(Goal): Stop after the line containing "const centreBend = [0, -3, -4.4, -3.4, 0];": print each line exactly from the first line of the listing up to that point.

(Material):
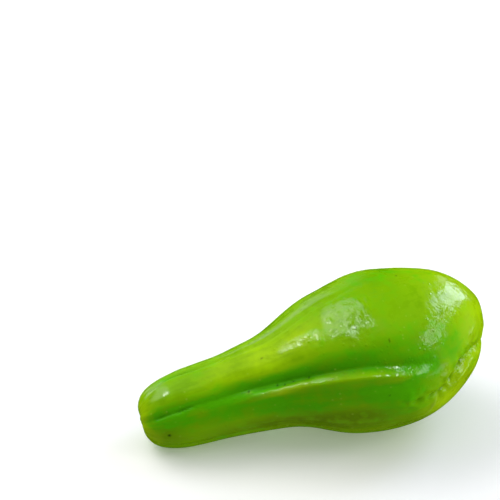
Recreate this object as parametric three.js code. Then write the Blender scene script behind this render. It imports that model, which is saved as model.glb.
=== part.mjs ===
// A chayote squash, picked and lying on its side: one grown fruit, so one solid.
// Millimetres, +Z up. X runs from the stem end (-X) to the blossom end (+X), and the origin is on the
// resting surface under the middle of the fruit. The skin is a pear turned from its profile, carried
// onto a slightly bent centre line, and then drawn in along the furrows that run down the fruit.
import * as THREE from "three";
import { mergeVertices } from "three/addons/utils/BufferGeometryUtils.js";

// The body. Each list is a smooth curve's stations, evenly spaced from the stem end to the blossom end.
const bodyLength = 160.1;
const fullness = [55.8, 35.4, 25.7, 20.9, 22.9, 37, 43.8, 43.6, 45, 25]; // radius over an ellipse's sine
const broadness = [0.99, 1, 1.08, 1.16, 1]; // the width is multiplied by this and the height divided by it
const centreHeight = [13.4, 21, 31.3, 33.6, 51.3];
const centreBend = [0, -3, -4.4, -3.4, 0]; // along Y

// The folds of the skin. A path is a list of [distance from the stem end, degrees round the body], where
// 0 degrees faces -Y and 90 faces up. Depths are spread evenly along the path, and a ridge has negative
// ones. Reach is how far the slope runs to each side of someone walking along the path on the skin.
const folds = [
  {
    name: "side furrow",
    path: [[2, 25], [9, 33.5], [20, 36.5], [35, 36], [47, 37], [62, 34.5], [78, 33.3], [93, 33],
      [105, 30], [115, 26.5], [124, 21]],
    depth: [0.2, 1.3, 0.9, 1.9, 2.9, 2.9, 2.7, 2.4, 0.6],
    reach: { right: [4, 5, 5, 5, 6, 8, 8], left: [5, 8, 10, 14, 20, 20] },
  },
  {
    name: "shoulder under the side furrow",
    path: [[36, 22], [48, 26], [62, 26], [78, 26], [93, 25.5], [107, 21.5], [117, 17], [125, 11]],
    depth: [0, -0.9, -1.5, -1.8, -2.1, -2.4, -1.6, 0],
    reach: { right: [7, 6.5, 7, 8], left: [4, 4.5, 5, 5.5] },
  },
  {
    name: "top furrow",
    path: [[2.5, 88], [8, 95], [17, 101], [25.5, 98], [38, 96.5], [52, 92.5], [66, 92], [78, 92.5],
      [92, 95], [104, 98], [118, 102]],
    depth: [0.4, 0.9, 1, 0.8, 0.7, 0.6, 0.6, 0.6, 0.5, 0.3, 0.1],
    reach: { right: [3, 3, 4, 4, 5], left: [3, 4, 4, 5, 5] },
  },
  {
    name: "far furrow",
    path: [[2, 182], [14, 178], [35, 176], [60, 178], [85, 180], [108, 181], [128, 188], [141, 200]],
    depth: [0.8, 1.5, 1.4, 2.2, 2.8, 2.8, 3, 3],
    reach: { right: [4, 6, 9, 12, 12, 9], left: [4, 6, 9, 14, 14, 10] },
  },
  {
    name: "under furrow",
    path: [[2.5, 254], [14, 251], [35, 249], [60, 250], [85, 252], [108, 251], [128, 250], [142, 254],
      [151, 262]],
    depth: [0.8, 1.3, 1.4, 1.5, 1.8, 1.9, 2.2, 2.8, 2.6],
    reach: { right: [4, 6, 8, 9, 9, 8, 8], left: [4, 6, 8, 9, 9, 8, 8] },
  },
  {
    name: "low furrow",
    path: [[2.5, 320], [14, 323], [35, 324], [60, 322], [84, 321], [102, 321], [111, 324], [117, 332]],
    depth: [0.6, 0.9, 0.7, 0.6, 0.6, 0.7, 0.7, 0.2],
    reach: { right: [4, 6, 8, 9, 8, 7], left: [4, 6, 8, 10, 10, 8] },
  },
  {
    name: "blossom cleft",
    path: [[111, -2], [118.5, -4], [123.5, -4], [129, -1], [135, 2.7], [140, 2], [144.5, -1.5],
      [149, -12], [153.5, -50], [154, -110], [149, -148], [141.5, -159]],
    depth: [0.2, 0.7, 1.2, 1.7, 2.1, 1.9, 1.5, 1.7, 2.6, 3.4, 3.8, 3.6, 2.8],
    reach: { right: [4, 6, 8, 8, 7, 6], left: [4, 6, 8, 9, 8, 7] },
  },
  {
    name: "lip of the cleft",
    path: [[124, -12], [129.5, -8], [134.5, -6], [138.5, -6], [142, -8], [145, -13]],
    depth: [0, -0.6, -1.1, -1.4, -1.2, -0.4],
    reach: { right: [12], left: [4] },
  },
];
const creaseRounding = 0.8; // rounds the bottom of each fold
const foldSharpness = 2.2; // how much steeper a fold's slope is near its line

// The stem end: a shallow recess with the cork scar of the stalk standing in it.
const stemRecess = { depth: 1, radius: 4.6 };
const stemScar = { height: 0.6, radius: 2.2 };

// Slow unevenness of the flesh, as heights of waves along and round the body.
const unevenness = [
  { height: 0.35, wavesAlong: 2.3, wavesRound: 2, start: 0.6 },
  { height: 0.3, wavesAlong: 3.6, wavesRound: 3, start: 2.1 },
  { height: 0.22, wavesAlong: 5.2, wavesRound: 5, start: 4 },
];

// The fruit settles by this much, which presses small flats under the belly and under the neck.
const settling = 0.5;

// The mesh. Rings stand closer at the two ends, by this share.
const ringCount = 72;
const sideCount = 80;
const endCrowding = 0.3;

const skin = new THREE.MeshStandardMaterial({ color: 0x6fae0e, roughness: 0.3, metalness: 0 });

// A smooth curve drawn near even stations, at a share of 0 to 1: a cubic B-spline, straight past its ends.
function along(stations, share) {
  const last = stations.length - 1;
  if (last === 0) return stations[0];
  const station = (i) => {
    if (i < 0) return 2 * stations[0] - stations[1];
    if (i > last) return 2 * stations[last] - stations[last - 1];
    return stations[i];
  };
  const place = THREE.MathUtils.clamp(share, 0, 1) * last;
  const first = Math.min(Math.floor(place), last - 1);
  const t = place - first;
  const weights = [
    (1 - t) ** 3,
    3 * t ** 3 - 6 * t ** 2 + 4,
    -3 * t ** 3 + 3 * t ** 2 + 3 * t + 1,
    t ** 3,
  ];
  return weights.reduce((sum, weight, i) => sum + weight * station(first - 1 + i), 0) / 6;
}

// The body's distance and radius at a share of the half turn from the stem end to the blossom end.
function profileAt(turn) {
  const distance = (bodyLength * (1 - Math.cos(Math.PI * turn))) / 2;
  return new THREE.Vector2(along(fullness, turn) * Math.sin(Math.PI * turn), distance);
}

function radiusAt(distance) {
  return profileAt(Math.acos(1 - (2 * distance) / bodyLength) / Math.PI).x;
}

function centreAt(distance) {
  const share = distance / bodyLength;
  return new THREE.Vector3(distance, along(centreBend, share), along(centreHeight, share));
}

// A point of the body round its bent centre line, before any fold.
function bodyPoint(distance, radius, angle) {
  const step = 0.5;
  const ahead = centreAt(Math.min(bodyLength, distance + step));
  const behind = centreAt(Math.max(0, distance - step));
  const forward = ahead.sub(behind).normalize();
  const side = new THREE.Vector3().crossVectors(forward, new THREE.Vector3(0, 0, 1)).normalize();
  const top = new THREE.Vector3().crossVectors(side, forward);
  const broad = along(broadness, distance / bodyLength);
  return centreAt(distance)
    .addScaledVector(side, radius * broad * Math.cos(angle))
    .addScaledVector(top, (radius / broad) * Math.sin(angle));
}

// The pear's profile, as [radius, distance] points spaced evenly along the skin but for the crowding.
function profile() {
  const fineCount = 1500;
  const fine = [];
  const reached = [0];
  for (let i = 0; i <= fineCount; i++) fine.push(profileAt(i / fineCount));
  for (let i = 1; i <= fineCount; i++) reached.push(reached[i - 1] + fine[i].distanceTo(fine[i - 1]));
  const points = [];
  let next = 0;
  for (let ring = 0; ring <= ringCount; ring++) {
    const share = ring / ringCount;
    const crowded = share - (endCrowding * Math.sin(2 * Math.PI * share)) / (2 * Math.PI);
    const target = crowded * reached[fineCount];
    while (next < fineCount - 1 && reached[next + 1] < target) next++;
    const part = (target - reached[next]) / (reached[next + 1] - reached[next]);
    points.push(new THREE.Vector2().lerpVectors(fine[next], fine[next + 1], part));
  }
  points[0].x = 0;
  points[ringCount].x = 0;
  return points;
}

// A fold's line on the body, as evenly spaced points.
function foldLine(path) {
  const spacing = 1.5;
  const onSkin = path.map(([distance, degrees]) =>
    bodyPoint(distance, radiusAt(distance), THREE.MathUtils.degToRad(degrees)));
  const line = new THREE.CatmullRomCurve3(onSkin, false, "catmullrom");
  return line.getSpacedPoints(Math.ceil(line.getLength() / spacing));
}

// How far a fold draws in a point of the skin.
function foldDepth(fold, line, point, normal) {
  let nearest = Infinity;
  let share = 0;
  const offset = new THREE.Vector3();
  const walk = new THREE.Vector3();
  const step = new THREE.Vector3();
  const toPoint = new THREE.Vector3();
  for (let i = 0; i + 1 < line.length; i++) {
    step.subVectors(line[i + 1], line[i]);
    toPoint.subVectors(point, line[i]);
    const part = THREE.MathUtils.clamp(toPoint.dot(step) / step.lengthSq(), 0, 1);
    toPoint.addScaledVector(step, -part);
    if (toPoint.length() < nearest) {
      nearest = toPoint.length();
      share = (i + part) / (line.length - 1);
      offset.copy(toPoint);
      walk.copy(step);
    }
  }
  const left = new THREE.Vector3().crossVectors(normal, walk).dot(offset) > 0;
  const reach = along(left ? fold.reach.left : fold.reach.right, share);
  const away = Math.hypot(nearest, creaseRounding) / reach;
  return away < 1 ? along(fold.depth, share) * (1 - away) ** foldSharpness : 0;
}

// The dimple and scar at the stem end, as a depth.
function stemEndDepth(distance, radius) {
  if (distance > bodyLength / 2) return 0;
  const bowl = stemRecess.depth * Math.exp(-((radius / stemRecess.radius) ** 4));
  const cork = stemScar.height * Math.exp(-((radius / stemScar.radius) ** 6));
  return bowl - cork;
}

function unevennessAt(distance, angle) {
  const share = distance / bodyLength;
  let height = 0;
  for (const wave of unevenness) {
    const round = wave.start + Math.cos(wave.wavesRound * angle);
    height += wave.height * Math.sin(2 * Math.PI * wave.wavesAlong * share + round);
  }
  return height * Math.sin(Math.PI * share);
}

// How far the skin moves out at a point: ridges, folds, the stem end and the slow unevenness.
function skinShift(lines, point, normal, { distance, radius, angle }) {
  let raised = 0;
  let sunkCubed = 0;
  folds.forEach((fold, i) => {
    const depth = foldDepth(fold, lines[i], point, normal);
    if (depth < 0) raised -= depth;
    else sunkCubed += depth ** 3;
  });
  return raised - Math.cbrt(sunkCubed) - stemEndDepth(distance, radius) + unevennessAt(distance, angle);
}

function fruitGeometry() {
  const turned = new THREE.LatheGeometry(profile(), sideCount);
  turned.deleteAttribute("normal");
  turned.deleteAttribute("uv");
  const geometry = mergeVertices(turned);
  const places = geometry.getAttribute("position");

  // Carry the straight pear onto the centre line.
  const spots = [];
  for (let i = 0; i < places.count; i++) {
    const radius = Math.hypot(places.getX(i), places.getZ(i));
    const angle = Math.atan2(places.getX(i), -places.getZ(i));
    const distance = places.getY(i);
    const point = bodyPoint(distance, radius, angle);
    spots.push({ distance, radius, angle });
    places.setXYZ(i, point.x, point.y, point.z);
  }
  geometry.computeVertexNormals();

  // Draw the skin in along the folds, then settle the fruit on its resting surface.
  const normals = geometry.getAttribute("normal");
  const lines = folds.map((fold) => foldLine(fold.path));
  const point = new THREE.Vector3();
  const normal = new THREE.Vector3();
  for (let i = 0; i < places.count; i++) {
    point.fromBufferAttribute(places, i);
    normal.fromBufferAttribute(normals, i);
    point.addScaledVector(normal, skinShift(lines, point, normal, spots[i]));
    places.setXYZ(i, point.x, point.y, Math.max(0, point.z - settling));
  }
  geometry.deleteAttribute("normal");

  // Stand the middle of the fruit's box over the origin.
  geometry.computeBoundingBox();
  const middle = geometry.boundingBox.getCenter(new THREE.Vector3());
  return geometry.translate(-middle.x, -middle.y, 0);
}

const fruit = new THREE.Mesh(fruitGeometry(), skin);
fruit.name = "chayote_fruit";

const chayote = new THREE.Group();
chayote.add(fruit);

export default chayote;
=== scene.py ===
import math

import bpy
import numpy as np
from mathutils import Matrix, Quaternion, Vector, noise


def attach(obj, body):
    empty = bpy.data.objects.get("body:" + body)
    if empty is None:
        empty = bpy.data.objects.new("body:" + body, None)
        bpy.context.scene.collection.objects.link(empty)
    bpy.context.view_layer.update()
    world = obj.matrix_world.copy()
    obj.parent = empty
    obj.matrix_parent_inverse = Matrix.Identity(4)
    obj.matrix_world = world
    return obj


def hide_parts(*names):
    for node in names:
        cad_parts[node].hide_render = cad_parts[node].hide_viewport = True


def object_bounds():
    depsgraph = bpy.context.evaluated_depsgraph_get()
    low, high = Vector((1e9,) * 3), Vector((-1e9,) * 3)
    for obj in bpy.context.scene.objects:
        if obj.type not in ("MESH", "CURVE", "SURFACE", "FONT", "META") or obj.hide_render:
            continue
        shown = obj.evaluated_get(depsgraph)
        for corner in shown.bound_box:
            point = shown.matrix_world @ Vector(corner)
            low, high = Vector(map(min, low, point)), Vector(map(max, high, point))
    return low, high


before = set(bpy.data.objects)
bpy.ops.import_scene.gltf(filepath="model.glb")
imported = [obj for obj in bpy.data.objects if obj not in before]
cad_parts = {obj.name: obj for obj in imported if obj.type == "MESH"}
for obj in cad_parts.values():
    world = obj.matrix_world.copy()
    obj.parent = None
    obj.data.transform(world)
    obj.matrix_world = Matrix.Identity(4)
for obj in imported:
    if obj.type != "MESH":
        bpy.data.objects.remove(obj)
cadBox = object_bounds()
mm = 0.001

# camera
cameraView = dict(
    elevation=30.0,  # degrees above the table
    azimuth=-16.1,  # degrees round the fruit, 0 looks along +Y
    distance=700.0,  # mm from the aim point
    aim=(0.0, 0.0, 25.0),  # mm, before the framing shift
    shiftRight=-29.1,  # mm the frame is moved along its own right
    shiftUp=57.2,  # mm the frame is moved along its own up
    lens=110.9,  # mm
    sensor=36,  # mm
)


def makeCamera():
    azimuth, elevation = math.radians(cameraView["azimuth"]), math.radians(cameraView["elevation"])
    back = Vector((math.sin(azimuth) * math.cos(elevation), -math.cos(azimuth) * math.cos(elevation),
                   math.sin(elevation)))
    right = Vector((math.cos(azimuth), math.sin(azimuth), 0))
    up = back.cross(right)
    aim = Vector(cameraView["aim"]) + right * cameraView["shiftRight"] + up * cameraView["shiftUp"]
    data = bpy.data.cameras.new("camera")
    data.lens = cameraView["lens"]
    data.sensor_width = cameraView["sensor"]
    camera = bpy.data.objects.new("camera", data)
    camera.matrix_world = Matrix.Translation((aim + back * cameraView["distance"]) * mm) @ Matrix(
        (right, up, back)).transposed().to_4x4()
    bpy.context.scene.collection.objects.link(camera)
    bpy.context.scene.camera = camera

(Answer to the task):
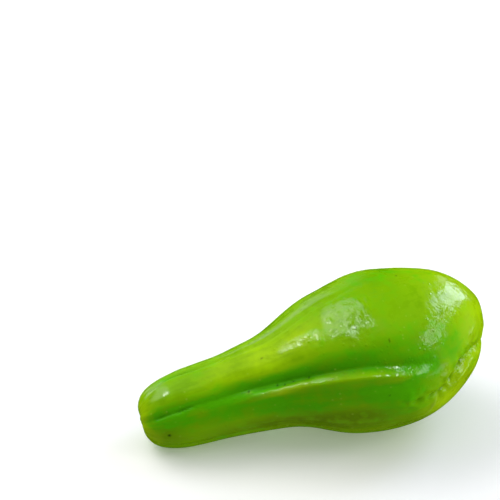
Recreate this object as parametric three.js code. Then write the Blender scene script behind this render. It imports that model, which is saved as model.glb.
=== part.mjs ===
// A chayote squash, picked and lying on its side: one grown fruit, so one solid.
// Millimetres, +Z up. X runs from the stem end (-X) to the blossom end (+X), and the origin is on the
// resting surface under the middle of the fruit. The skin is a pear turned from its profile, carried
// onto a slightly bent centre line, and then drawn in along the furrows that run down the fruit.
import * as THREE from "three";
import { mergeVertices } from "three/addons/utils/BufferGeometryUtils.js";

// The body. Each list is a smooth curve's stations, evenly spaced from the stem end to the blossom end.
const bodyLength = 160.1;
const fullness = [55.8, 35.4, 25.7, 20.9, 22.9, 37, 43.8, 43.6, 45, 25]; // radius over an ellipse's sine
const broadness = [0.99, 1, 1.08, 1.16, 1]; // the width is multiplied by this and the height divided by it
const centreHeight = [13.4, 21, 31.3, 33.6, 51.3];
const centreBend = [0, -3, -4.4, -3.4, 0]; // along Y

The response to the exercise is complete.